Même quand les circonstances l'exigeraient, il ne se départit pas de ce ton lancinant et niaiseux. Qu'avons-nous fait pour mériter ce spectacle affligeant. Est-ce la fonction qui a chloroformé un homme, jadis drôle et piquant ? Est-ce le poids de l'échec qui le cloue ainsi au sol, le rend si triste et si insipide ?

Comment échapper à cette nouvelle fatalité ? Nous aimerions vibrer au discours d'un élu de la République, espérer des jours meilleurs, nous mobiliser derrière des perspectives fortes, clamées avec vigueur et conviction. Il ne doit pas manquer dans ce pays d'orateurs de talent, d'hommes et de femmes sincères qui portent une vraie vision d'avenir.

Au lieu de quoi nous avons mis à pied un jocrisse au profit d'un ectoplasme. Il y a de quoi désespérer du génie national, de la clairvoyance des électeurs ou simplement de leurs capacités auditives. Il est impossible qu'ils aient fondé leurs jugement sur le discours de ces tristes sires. Nous sommes tombés bien bas dans l'art de la dialectique.

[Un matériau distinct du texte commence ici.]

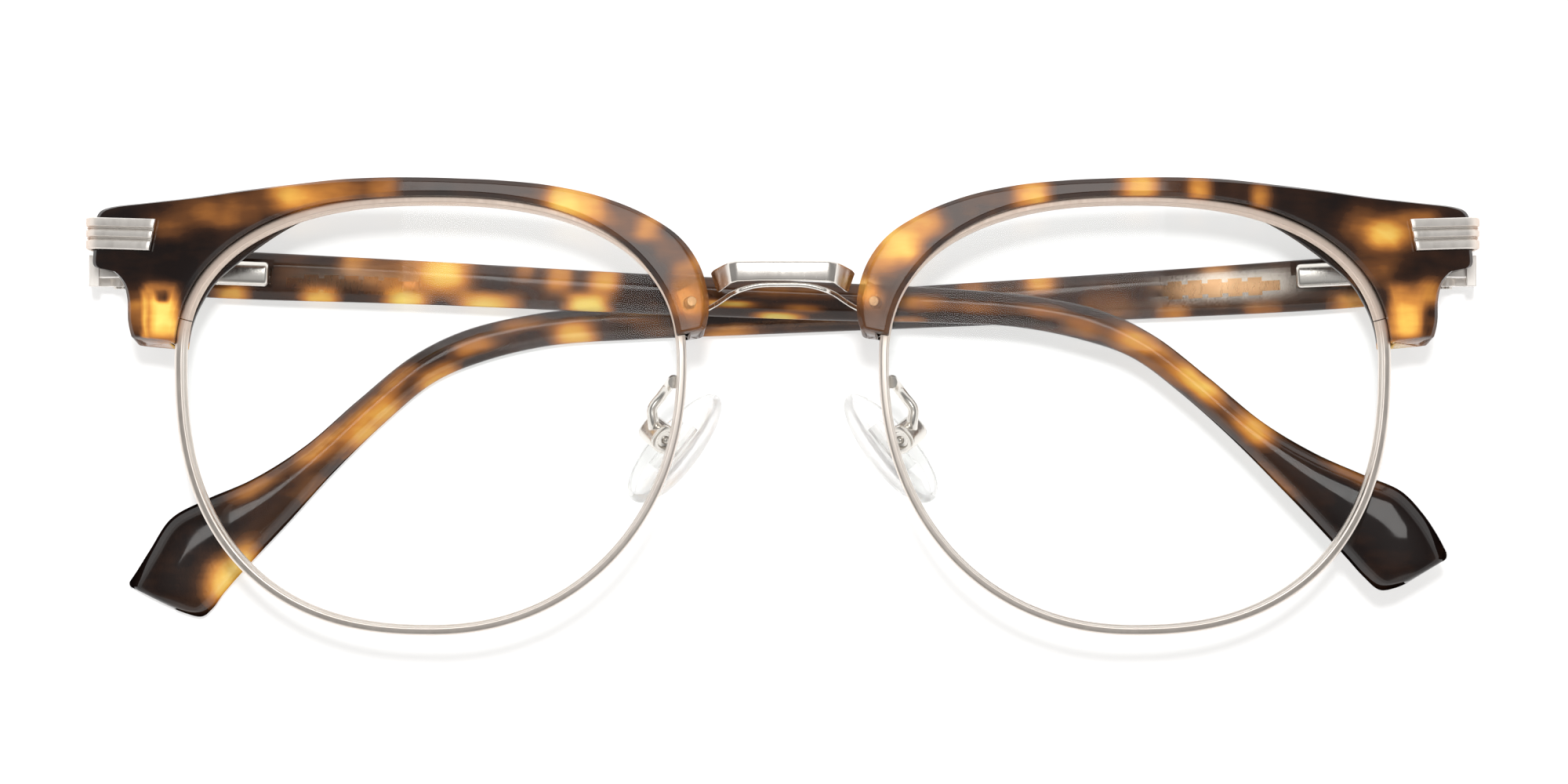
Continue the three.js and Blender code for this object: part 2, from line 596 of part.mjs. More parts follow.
function hingeSlider(side) {
  const centre = CASING_BORE.centre;
  const onScrew = (h) => templePoint(side, 0, h, HINGE_Z);
  return cut(
    joined(
      rod(onScrew(SLIDER_HEIGHT.bottom), onScrew(SLIDER_HEIGHT.top), KNUCKLE_RADIUS, 20),
      slopedBox(side, 0.9, 3.0, -0.45, 0.45, centre - 0.5, centre + 0.5),
      rod(slopedPoint(side, 2.8, 0, centre), slopedPoint(side, 13.7, 0, centre), ROD_RADIUS, 10),
      rod(slopedPoint(side, 13.6, 0, centre), slopedPoint(side, 14.2, 0, centre), 0.68, 12),
    ),
    rod(onScrew(-3), onScrew(4), SCREW_RADIUS + 0.12, 16),
  );
}

class Helix extends THREE.Curve {
  constructor(side) {
    super();
    this.side = side;
  }

  getPoint(t, target = new THREE.Vector3()) {
    const { start, end, meanRadius, turns } = SPRING;
    const angle = 2 * Math.PI * turns * t;
    const along = start + (end - start) * t;
    const [across, inwards] = [meanRadius * Math.cos(angle), meanRadius * Math.sin(angle)];
    return target.copy(slopedPoint(this.side, along, across, CASING_BORE.centre + inwards));
  }
}

const hingeSpring = (side) => tube(new Helix(side), SPRING.wireRadius, 5, SPRING.turns * 8);

// ---------------------------------------------------------------- nose pads

// Local frame of a pad: l down its length, w forward across it, n from its back face to the lens side
function padFrame(side) {
  const across = vec(0.772 * side, 0.635, 0);
  const length = vec(0.635 * side, -0.772, 0);
  const out = across.clone().multiplyScalar(Math.cos(PAD_SPLAY)).add(vec(0, 0, Math.sin(PAD_SPLAY)));
  const width = across.clone().multiplyScalar(-Math.sin(PAD_SPLAY)).add(vec(0, 0, Math.cos(PAD_SPLAY)));
  const origin = vec(PAD_CENTRE.x * side, PAD_CENTRE.y, PAD_CENTRE.z);
  return (l, w, n) =>
    origin.clone().addScaledVector(length, l).addScaledVector(width, w).addScaledVector(out, n);
}

const padBox = (side, l, w, low, high) =>
  plate([[-l, -w], [l, -w], [l, w], [-l, w]], low, high, padFrame(side));

function nosePad(side) {
  const place = padFrame(side);
  const stations = 28;
  const ring = (scale, n) => {
    const points = [];
    for (let i = 0; i < stations; i++) {
      const angle = (2 * Math.PI * i) / stations;
      // narrower at the upper end, as a drop
      const taper = 1 + 0.12 * Math.cos(angle);
      const halfWidth = PAD.halfWidth * taper;
      points.push(place(scale * PAD.halfLength * Math.cos(angle), scale * halfWidth * Math.sin(angle), n));
    }
    return points;
  };
  const rings = [
    ring(0.93, 0), ring(1, -0.55), ring(0.96, -1.15), ring(0.75, -1.75), ring(0.4, -PAD.thickness),
  ];
  const body = closedByPoles(rings, place(0, 0, 0), place(0, 0, -PAD.thickness));
  return cut(body, padBox(side, 3.0, 1.6, -0.95, 1));
}

function padInsert(side) {
  const place = padFrame(side);
  return cut(
    joined(padBox(side, 2.8, 1.4, -0.8, -0.1), padBox(side, 0.75, 0.6, -0.3, 2.2)),
    rod(place(0, -3, PAD_PIVOT), place(0, 3, PAD_PIVOT), 0.42, 12),
  );
}

function padCup(side) {
  const place = padFrame(side);
  return cut(
    padBox(side, 1.6, 1.4, 0.7, 2.9),
    padBox(side, 1.15, 0.95, 0, 2.5),
    rod(place(0, -3, PAD_PIVOT), place(0, 3, PAD_PIVOT), 0.42, 12),
  );
}

function padScrew(side) {
  const place = padFrame(side);
  const headTop = place(0, 1.85, PAD_PIVOT);
  const towards = place(0, 0, PAD_PIVOT).sub(headTop).normalize();
  return screw(headTop, towards, { headRadius: 0.7, headHeight: 0.4, radius: 0.34, length: 3.5, sides: 12 });
}

function padArm(side) {
  const place = padFrame(side);
  const start = frontPoint(side, -24.45, 3.4, -WIRE_DEPTH - 0.15);
  const at = (x, y, z) => vec(side * x, y, z);
  const points = [
    start, at(10.45, 3.5, 16.2), at(10.7, 3.3, 14.6), at(11.6, 2.6, 13.4), at(12.9, 1.6, 13.3),
    at(13.9, 0.6, 14.2), place(-0.5, 0.2, 4.1), place(0, 0, 3.0),
  ];
  return tube(points, 0.5, 8, 18);
}

// ---------------------------------------------------------------- scene graph

function named(name, geometry, material) {
  const mesh = new THREE.Mesh(geometry, material);
  mesh.name = name;
  return mesh;
}

const glasses = new THREE.Group();
glasses.position.y = LENS_LINE_Y;
glasses.add(
  named('bridge_bar', bridgeBar(), MATERIALS.silver),
  named('bridge_arch', bridgeArch(), MATERIALS.silver),
);

for (const [label, side] of Object.entries(SIDES)) {
  glasses.add(
    named(`lens_${label}`, lens(side), MATERIALS.clear),
    named(`eyewire_${label}`, eyewire(side), MATERIALS.silver),
    named(`closing_block_upper_${label}`, closingBlock(side, 1), MATERIALS.silver),
    named(`closing_block_lower_${label}`, closingBlock(side, -1), MATERIALS.silver),
    named(`rim_screw_${label}`, rimScrew(side), MATERIALS.screw),
    named(`brow_${label}`, brow(side), MATERIALS.acetate),
    named(`brow_screw_outer_${label}`, browScrew(side, OUTER_SCREW), MATERIALS.screw),
    named(`brow_screw_inner_${label}`, browScrew(side, INNER_SCREW), MATERIALS.screw),
    named(`bridge_lug_${label}`, bridgeLug(side), MATERIALS.silver),
    named(`corner_clasp_${label}`, cornerClasp(side), MATERIALS.silver),
    named(`endpiece_${label}`, endpiece(side), MATERIALS.silver),
    named(`hinge_screw_${label}`, hingeScrew(side), MATERIALS.screw),
    named(`pad_arm_${label}`, padArm(side), MATERIALS.silver),
    named(`pad_box_${label}`, padCup(side), MATERIALS.silver),
    named(`pad_screw_${label}`, padScrew(side), MATERIALS.screw),
    named(`pad_insert_${label}`, padInsert(side), MATERIALS.silicone),
    named(`nose_pad_${label}`, nosePad(side), MATERIALS.silicone),
  );

  // the hinge frame carries the roll, and the folded temple inside it carries the slant
  const hinge = new THREE.Group();
  hinge.position.set(side * HINGE_X, HINGE_Y, HINGE_Z);
  hinge.rotation.z = TEMPLE_ROLL;
  const folded = new THREE.Group();
  folded.rotation.y = side < 0 ? -RIGHT_SLANT : 0;
  folded.add(
    named(`hinge_slider_${label}`, hingeSlider(side), MATERIALS.silver),
    named(`hinge_spring_${label}`, hingeSpring(side), MATERIALS.spring),
    named(`hinge_casing_${label}`, hingeCasing(side), MATERIALS.silver),
    named(`temple_${label}`, temple(side), MATERIALS.acetate),
    named(`core_wire_${label}`, coreWire(side), MATERIALS.core),
  );
  hinge.add(folded);
  glasses.add(hinge);
}

export default glasses;
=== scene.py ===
"""Half rim eyeglasses: the visible surfaces and finishes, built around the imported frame.

The glasses lie folded on their back, with the front facing up. Sizes are in millimetres, and each mesh is
scaled to metres as it is made. Heights in the profiles are measured from the line through the lens centres.
"""

import logging
import math
from dataclasses import dataclass, field
from enum import Enum
from typing import Callable, Sequence

import bmesh
import bpy
import numpy as np
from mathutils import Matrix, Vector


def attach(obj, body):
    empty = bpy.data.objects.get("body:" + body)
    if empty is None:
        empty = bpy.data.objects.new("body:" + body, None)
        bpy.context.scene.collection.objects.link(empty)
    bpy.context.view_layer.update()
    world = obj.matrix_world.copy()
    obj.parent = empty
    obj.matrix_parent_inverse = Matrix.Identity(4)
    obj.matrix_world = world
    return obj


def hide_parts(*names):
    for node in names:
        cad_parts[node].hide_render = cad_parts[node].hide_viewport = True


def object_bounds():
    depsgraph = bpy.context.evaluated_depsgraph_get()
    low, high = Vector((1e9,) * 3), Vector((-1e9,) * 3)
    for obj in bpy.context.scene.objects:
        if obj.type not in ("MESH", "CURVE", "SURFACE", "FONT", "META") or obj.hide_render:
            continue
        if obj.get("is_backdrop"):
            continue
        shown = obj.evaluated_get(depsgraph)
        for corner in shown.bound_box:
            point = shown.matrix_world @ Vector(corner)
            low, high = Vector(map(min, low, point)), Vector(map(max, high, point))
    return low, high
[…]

Vivement un changement radical, un retour à la tradition ! Où sont les Jaurès, les Hugo, les Clémenceau ou bien le Grand Charles et son opposant irréductible, François le sphinx ? Entre un Guignol surexcité et un Gaston Lagaffe en latex, le verbe national a sombré dans le ridicule. J'espère que nous n'aurons plus à avoir honte du prochain tribun. Ce n'est pas ainsi que le verbe s'imposera à nouveau au cœur de notre République.

Verbeusement leur.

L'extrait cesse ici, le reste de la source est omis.